Wow....a post just for me! How special do I feel? :)

Thanks for the info. I tell you, in the 70's in elementary school, we were taught the Metric system. i understand how grams, centigrams, hectograms, etc, etc, relate to each other (as well as meters and liters), but I just can NOT get a hold of the conversions.

I know that a kiloliter is a 1000 liters, but a liter? it escapes me. I do know that a meter is about a yard long, so that gives me some frame of reference.

And as for temps, when i was in toronto in 2003, I was waiting for the elevator and got to talking to this older couple in thier 60's. They were British. At any rate, the guy gave me quick approximate converstion equations for figuring C to F and F to C. I wrote them down in a journal I take to Toronto every time, so I have them handy then. But otherwise, nope couldn't do a temp conversion for ya to save my life.

But thanks for taking all the time to figure those out. but just the fact you had to figure them out shows how much more confusing Metric makes life, eh? :)

Lone Primate said...

Well, we're living in an age when we're in transition. I honestly do believe that if you were to come back in 200 years, there'd be nobody seriously using imperial measurements. I do think they're going to go by the board. They are simply so much more logical to handle, in terms of the math (think of my area calculations for example). It's like when the British finally decimalized their currency in 1971. Before that they had pounds, shillings, and pence... 20 shillings in a pound, 12 pence in a shilling; it must have been madness trying to make change. I wonder if anyone seriously misses that mess.

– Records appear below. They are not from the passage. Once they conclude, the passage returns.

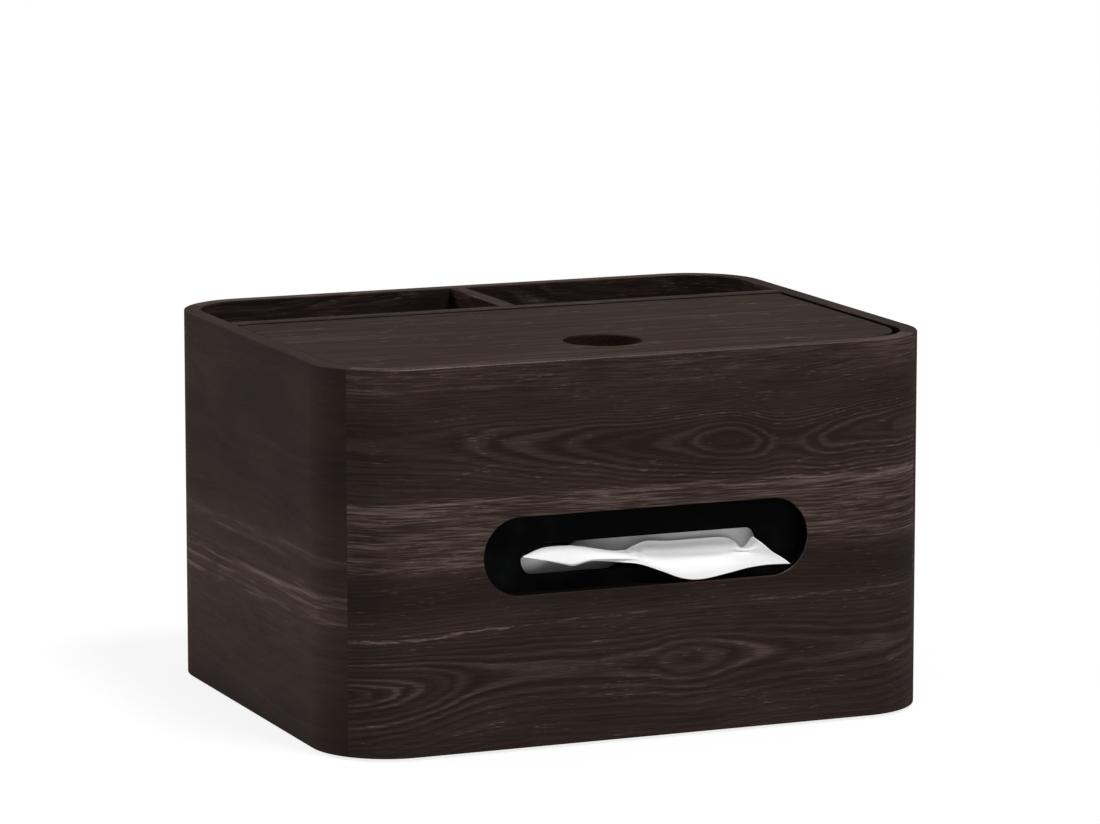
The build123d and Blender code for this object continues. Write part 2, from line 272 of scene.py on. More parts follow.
# The wood's fibres: length and width of one in mm, a seed, and the detail and roughness of
# their pattern. The width of the bent lines is counted in rings.
RING_WOBBLE = (14, 3.4, 1.1, 2, 0.5)
BENT_LINES = (30, 0.2, 3.3, 2, 0.55)
LEVEL_LINES = (13, 0.62, 4.1, 3, 0.6)
DASH_PATCHES = (24, 6.5, 5.9, 2, 0.5)
PALE_DASHES = (4.2, 0.42, 7.7, 1, 0.5)
DARK_PORES = (6.0, 0.45, 12.4, 1, 0.5)
STAIN_CLOUDS = (48, 15, 15.2, 2, 0.5)
WIDE_STREAKS = (44, 1.5, 21.3, 2, 0.5)
BASE_TONE = 0.38
# How strongly these show on front and back, on the sides, and how much more on the inner face.
RING_STRENGTH = (0.2, 0.03, 0.15)
LINE_STRENGTH = (0.17, 0.055, 0.45)
DASH_STRENGTH = (0.36, 0.12, 0.4)


def ease(value, start, end):
    """0 up to start, 1 from end on, and a smooth step between them."""
    node = put(tree_of(value), "MapRange", {"interpolation_type": "SMOOTHSTEP"},
               Value=value, From_Min=start, From_Max=end)
    return Reading(node.outputs[0])


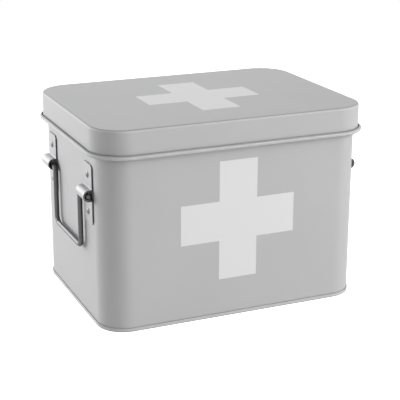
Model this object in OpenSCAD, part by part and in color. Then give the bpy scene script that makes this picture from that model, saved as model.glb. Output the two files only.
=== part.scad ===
// First aid box: a sheet steel case with a lift-off lid and two drop handles.
// Origin at the middle of the underside, X across the front, -Y the front, Z up.

/* [Body] */
// Width over the outside of the walls
body_w = 218; // [160:1:320]
// Depth over the outside of the walls
body_d = 160; // [130:1:240]
// Height of the closed box
box_h = 160; // [140:1:260]
// Radius of the upright corners, outside
corner_r = 22; // [16:0.5:36]
// Thickness of the wall sheet
wall_t = 0.6; // [0.4:0.05:1]
// Inner radius of the turned-over rim
hem_r = 0.45; // [0.3:0.05:0.8]
// Length of the rim's turned-down leg
hem_leg = 4; // [2:0.5:8]
// Width of the lock seam at the back
lock_w = 8; // [5:0.5:12]
// Gap between the lock seam's ends and the lid and base
lock_gap = 0.3; // [0.2:0.1:2]

/* [Base] */
// Thickness of the base sheet
base_t = 0.6; // [0.5:0.05:1]
// Height of the base's fold outside the wall
fold_h = 2.8; // [2.2:0.1:5]
// Height of the base panel's underside above the ground
base_lift = 2.4; // [2:0.1:4]
// Outer radius of the fold's edges and of the base panel's bend
fold_r = 0.4; // [0.3:0.05:0.45]
// Gap between the base's fold and the wall
fold_fit = 0.1; // [0.05:0.01:0.15]

/* [Lid] */
// Thickness of the lid sheet
lid_t = 0.6; // [0.4:0.05:1]
// Height of the lid from the foot of its bead to its top
lid_h = 22.4; // [16:0.2:34]
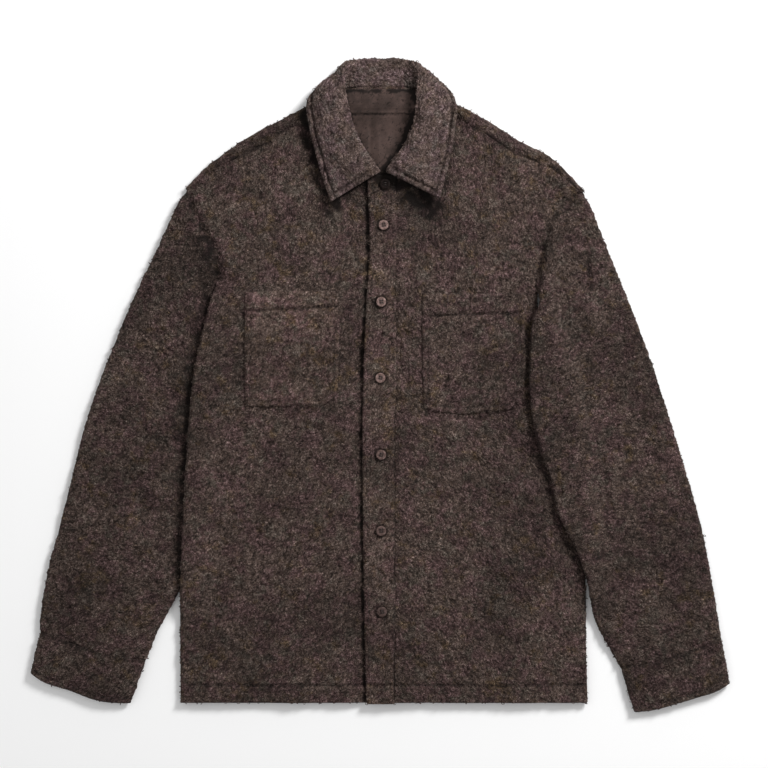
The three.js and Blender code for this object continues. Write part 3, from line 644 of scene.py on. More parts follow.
cloth = {"wall": 3.3, "collar": 4.4, "placket": 3.8, "lining": 1.0}
body = {"edge": 7.8, "height": 9.4, "swell": 38, "gap": 0.3, "clear": 0.9}
sleeve = {"height": 9.4, "tucked": 7.4, "wrist": 8.6, "cuff": 9.6, "length": 620}
cuff = {"deep": 52, "stitch": 4.5, "stitchWidth": 1.6, "extraWall": 0.6}
hem = {"y": -396, "left": -250, "right": 259}
placketX, underlap = 19, 24

plan = {
    "sideRight": [
        (-250, -396), (-250, -256), (-247, -181), (-243, -106), (-238, -32), (-231, 26),
        (-222, 65), (-212, 106), (-203, 134),
    ],
    "armholeRight": [(-203, 134), (-204, 156), (-209, 176), (-222, 195), (-232, 215), (-242, 248)],
    "sideLeft": [
        (259, -396), (257, -319), (257, -269), (254, -206), (249, -131), (241, -56),
        (226, 10), (210, 62), (197, 96), (196, 125),
    ],
    "armholeLeft": [(196, 125), (199, 146), (204, 171), (211, 196), (222, 221), (254, 244)],
    "shoulderRight": [(-242, 248), (-214, 276), (-172, 306), (-117, 336), (-69, 360)],
    "neckBack": [(-69, 360), (-44, 371), (2, 374), (44, 371), (76, 359)],
    "shoulderLeft": [(76, 359), (121, 338), (181, 301), (212, 286), (254, 244)],
    "neckRight": [(-66, 350), (-64, 325), (-56, 301), (-40, 281), (-18, 268), (24, 262)],
    "neckLeft": [(19.3, 263), (30, 268), (52, 282), (66, 302), (73, 326), (74, 348)],
    "placketEdge": [(-17, 261), (-14, 169), (-18, 106), (-22, 6), (-23, -56), (-21, -269), (-18, -397)],
}
wrapShares = (0, 0.12, 0.3, 0.5, 0.75, 0.9, 1)  # from the armhole to the neck
wrapWidths = (5.5, 9, 15, 18, 16, 11, 8)
collarTuck = {"reach": 94, "top": 352, "fade": 40, "lift": 5.6}

# Soft troughs and low ridges of the laid cloth
bodyCreases = [
    {"run": [(60, -300), (66, -340), (62, -376)], "width": 15, "depth": 1.1},
    {"run": [(34, -310), (38, -372)], "width": 12, "depth": -0.7},
    {"run": [(-206, -326), (-196, -378)], "width": 14, "depth": 1.1},
    {"run": [(150, -44), (172, -90), (186, -134)], "width": 20, "depth": 1.2},
    {"run": [(205, 70), (184, 20), (180, -40)], "width": 15, "depth": 0.9},
    {"run": [(-196, 110), (-176, 60), (-170, 10)], "width": 16, "depth": 0.9},
    {"run": [(-160, 240), (-110, 190), (-70, 150)], "width": 22, "depth": 0.7},
    {"run": [(150, 250), (110, 200), (80, 160)], "width": 22, "depth": 0.7},
    {"run": [(-120, -120), (-90, -200), (-80, -290)], "width": 26, "depth": 0.8},
    {"run": [(120, -170), (140, -250), (136, -330)], "width": 24, "depth": 0.8},
    {"run": [(-200, -120), (-206, -200)], "width": 14, "depth": -0.8},
]
rightArmhole = {"run": plan["armholeRight"], "width": 4.5, "depth": 3.0}
leftArmhole = {"run": plan["armholeLeft"], "width": 4.5, "depth": 2.8}
hemStitch = {
    "run": [(-262, -375), (-120, -376.5), (20, -375), (150, -376.5), (268, -375)], "depth": 1.5,
    "width": 1.9
}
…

I think the most stunning outcome of the changeover came when Mars Climate Orbiter crashed. I could not get over the fact that some people, in NASA, in the 1990s, were still doing calculations in imperial! You'd think someone would have hammered that down decades ago.

Lone Primate said...

The concept's really easy if you have litres: 1 litre weighs 1 kilogram.

That's a useful way of conceptualizing it. I don't know if it'll ever push pounds out of my mind as a typical means of guesstimation, but at least now I'm armed with an alternative.